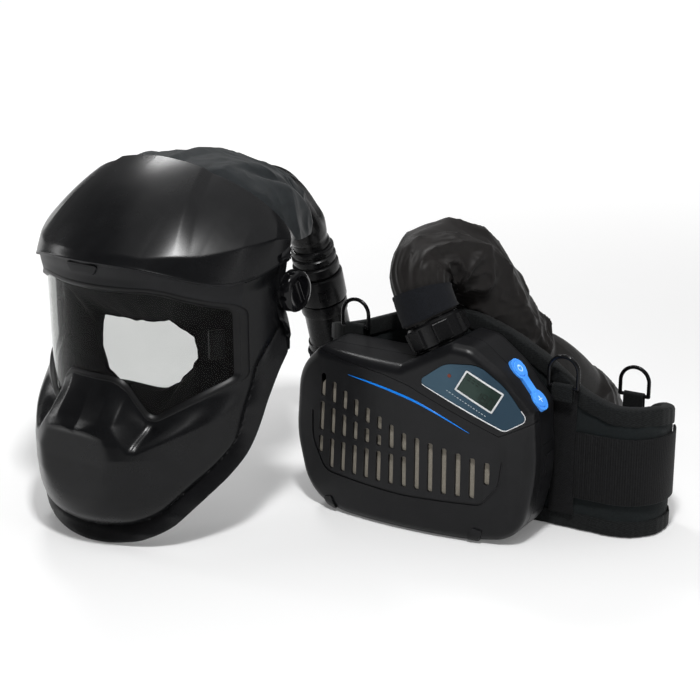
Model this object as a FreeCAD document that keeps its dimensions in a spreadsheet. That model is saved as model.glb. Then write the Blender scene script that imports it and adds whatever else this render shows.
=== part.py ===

--

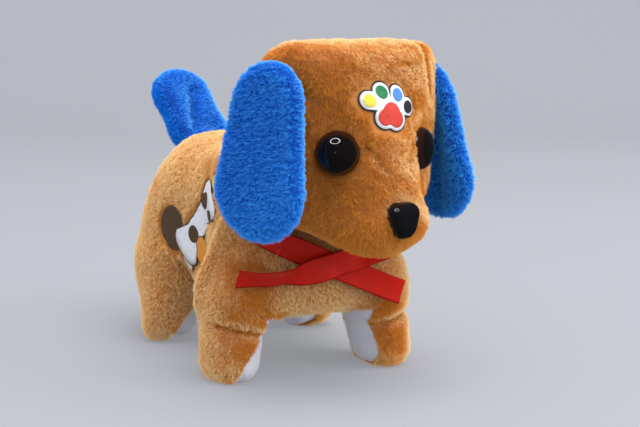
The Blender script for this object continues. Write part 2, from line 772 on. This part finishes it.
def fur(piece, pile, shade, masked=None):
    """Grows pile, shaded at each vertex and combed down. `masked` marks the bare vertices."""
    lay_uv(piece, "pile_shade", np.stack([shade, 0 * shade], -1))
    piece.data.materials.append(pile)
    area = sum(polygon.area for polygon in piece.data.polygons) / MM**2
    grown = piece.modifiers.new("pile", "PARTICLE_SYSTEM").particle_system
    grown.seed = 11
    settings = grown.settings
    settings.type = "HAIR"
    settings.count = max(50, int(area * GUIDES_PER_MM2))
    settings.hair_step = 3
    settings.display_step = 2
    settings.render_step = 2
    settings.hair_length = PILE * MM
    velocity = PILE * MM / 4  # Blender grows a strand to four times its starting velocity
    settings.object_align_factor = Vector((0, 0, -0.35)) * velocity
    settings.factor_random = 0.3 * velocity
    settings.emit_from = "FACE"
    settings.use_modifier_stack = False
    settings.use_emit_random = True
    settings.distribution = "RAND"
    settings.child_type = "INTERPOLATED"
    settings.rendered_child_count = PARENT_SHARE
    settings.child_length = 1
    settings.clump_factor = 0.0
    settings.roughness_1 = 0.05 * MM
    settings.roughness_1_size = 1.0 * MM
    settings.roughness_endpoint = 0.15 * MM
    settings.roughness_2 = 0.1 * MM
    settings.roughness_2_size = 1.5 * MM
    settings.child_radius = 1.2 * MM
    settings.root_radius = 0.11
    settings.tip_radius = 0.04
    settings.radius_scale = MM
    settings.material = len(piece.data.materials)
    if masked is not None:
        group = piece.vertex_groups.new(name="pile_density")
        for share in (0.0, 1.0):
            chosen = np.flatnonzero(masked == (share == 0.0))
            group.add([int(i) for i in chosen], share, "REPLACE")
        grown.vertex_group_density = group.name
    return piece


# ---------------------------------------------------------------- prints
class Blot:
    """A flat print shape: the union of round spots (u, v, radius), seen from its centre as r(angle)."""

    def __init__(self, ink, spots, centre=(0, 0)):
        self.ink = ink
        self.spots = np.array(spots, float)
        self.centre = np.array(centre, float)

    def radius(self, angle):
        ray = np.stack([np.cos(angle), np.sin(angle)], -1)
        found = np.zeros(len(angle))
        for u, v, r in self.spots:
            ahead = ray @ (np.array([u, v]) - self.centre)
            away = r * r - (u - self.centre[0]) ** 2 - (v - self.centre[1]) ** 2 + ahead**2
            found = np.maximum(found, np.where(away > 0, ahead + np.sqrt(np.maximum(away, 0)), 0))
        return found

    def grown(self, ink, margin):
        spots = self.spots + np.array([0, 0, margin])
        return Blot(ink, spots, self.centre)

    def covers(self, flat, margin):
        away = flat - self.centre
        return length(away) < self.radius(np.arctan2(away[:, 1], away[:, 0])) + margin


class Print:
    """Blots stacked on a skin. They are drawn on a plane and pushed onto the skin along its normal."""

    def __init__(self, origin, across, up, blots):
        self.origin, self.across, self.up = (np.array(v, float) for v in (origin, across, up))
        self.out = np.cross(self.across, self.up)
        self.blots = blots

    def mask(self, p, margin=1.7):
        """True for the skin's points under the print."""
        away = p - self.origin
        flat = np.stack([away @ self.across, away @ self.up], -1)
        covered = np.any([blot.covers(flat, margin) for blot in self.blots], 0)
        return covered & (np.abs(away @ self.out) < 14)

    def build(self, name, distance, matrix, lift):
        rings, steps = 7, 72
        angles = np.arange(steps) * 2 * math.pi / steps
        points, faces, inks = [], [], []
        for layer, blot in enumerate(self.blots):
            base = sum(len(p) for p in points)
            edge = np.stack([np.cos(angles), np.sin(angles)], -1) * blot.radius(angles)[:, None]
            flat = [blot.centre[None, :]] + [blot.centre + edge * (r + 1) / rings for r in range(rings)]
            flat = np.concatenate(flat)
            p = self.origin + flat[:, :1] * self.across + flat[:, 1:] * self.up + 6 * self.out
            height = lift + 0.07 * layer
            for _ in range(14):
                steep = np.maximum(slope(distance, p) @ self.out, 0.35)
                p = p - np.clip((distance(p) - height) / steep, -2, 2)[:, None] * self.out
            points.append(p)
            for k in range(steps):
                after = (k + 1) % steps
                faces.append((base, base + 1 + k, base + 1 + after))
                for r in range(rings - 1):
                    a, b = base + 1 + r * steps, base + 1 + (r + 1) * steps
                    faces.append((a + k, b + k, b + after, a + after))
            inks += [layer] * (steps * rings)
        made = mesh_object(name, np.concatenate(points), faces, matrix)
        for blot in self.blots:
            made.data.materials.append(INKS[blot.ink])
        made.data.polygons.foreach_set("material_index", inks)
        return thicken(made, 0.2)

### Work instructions
Copy out every line of the listing that includes the string "Blender".

### Finished answer
Model this object as a FreeCAD document that keeps its dimensions in a spreadsheet. That model is saved as model.glb. Then write the Blender scene script that imports it and adds whatever else this render shows.
The Blender script for this object continues. Write part 2, from line 772 on. This part finishes it.
    velocity = PILE * MM / 4  # Blender grows a strand to four times its starting velocity